Now you would think with all the doom and gloom around that they would have work coming out of their ears, but not a bit of it. In fact the mood at their conference on Thursday was downbeat. And the reason is that for all the talk of recession, there have been significantly fewer company failures in this downturn than in slowdowns in the 1990s or the 1980s. Indeed there have been fewer in this period of low growth than there were when the economy was booming.
The reason is troubled banks and low interest rates. The banks are unpopular enough as it is without creating more political flak by being seen to be pulling the plug on struggling businesses, so they give them the benefit of the doubt for as long as they can. Second, because rates are so low, even heavily indebted businesses can keep up the interest payments for much longer than they could in previous recessions.

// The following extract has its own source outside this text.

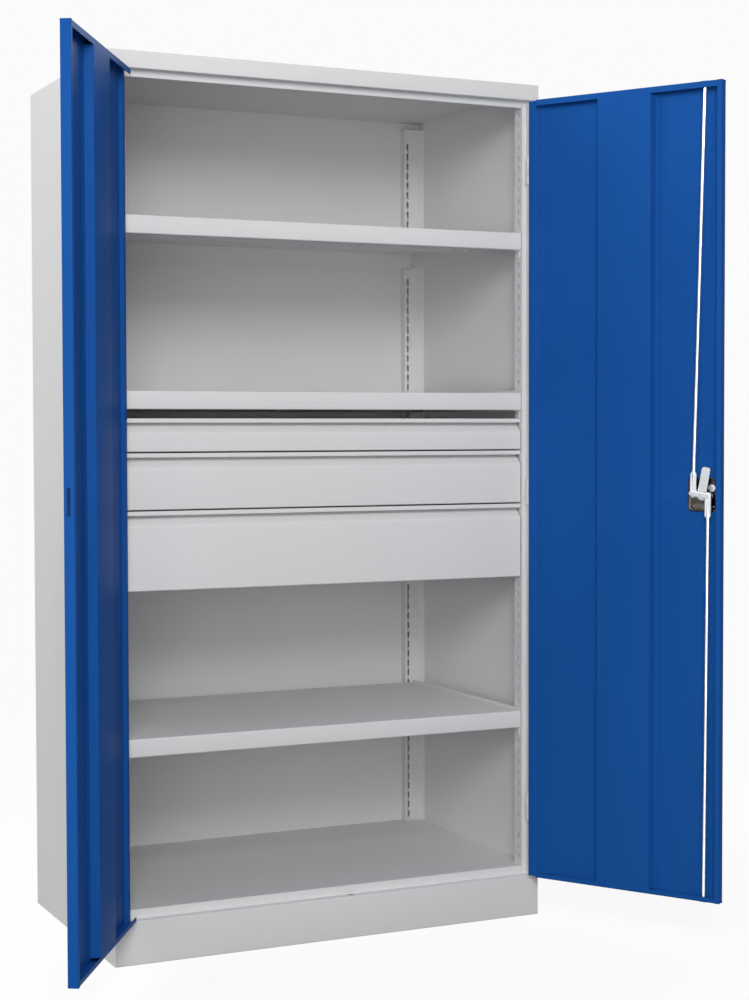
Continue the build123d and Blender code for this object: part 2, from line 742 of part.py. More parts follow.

Now the good part of this is that it means companies have much longer to sort themselves out and people can hold on to their jobs. The bad side as Governor of the Bank of England Mervyn King, pictured, said on Wednesday at his press conference on the quarterly inflation report, is that we have a lot of zombie companies which are just about alive but never going to do anything meaningful, and we would all be better off if the resources tied up in these zombies could be recycled into businesses with much better prospects. Capitalism requires periods of creative destruction where the old gets swept away to make room for the new and because of low interest rates it is not happening.
It is an argument which always looks better in the economic textbooks than in the real world. There may well be companies which have no long-term hope of survival. But I can't buy the idea that their continued existence is leaving potential new businesses starved of resources, be it labour, capital, premises or bank finance. If the economy was booming it might be a different story but in current conditions it does not sound likely.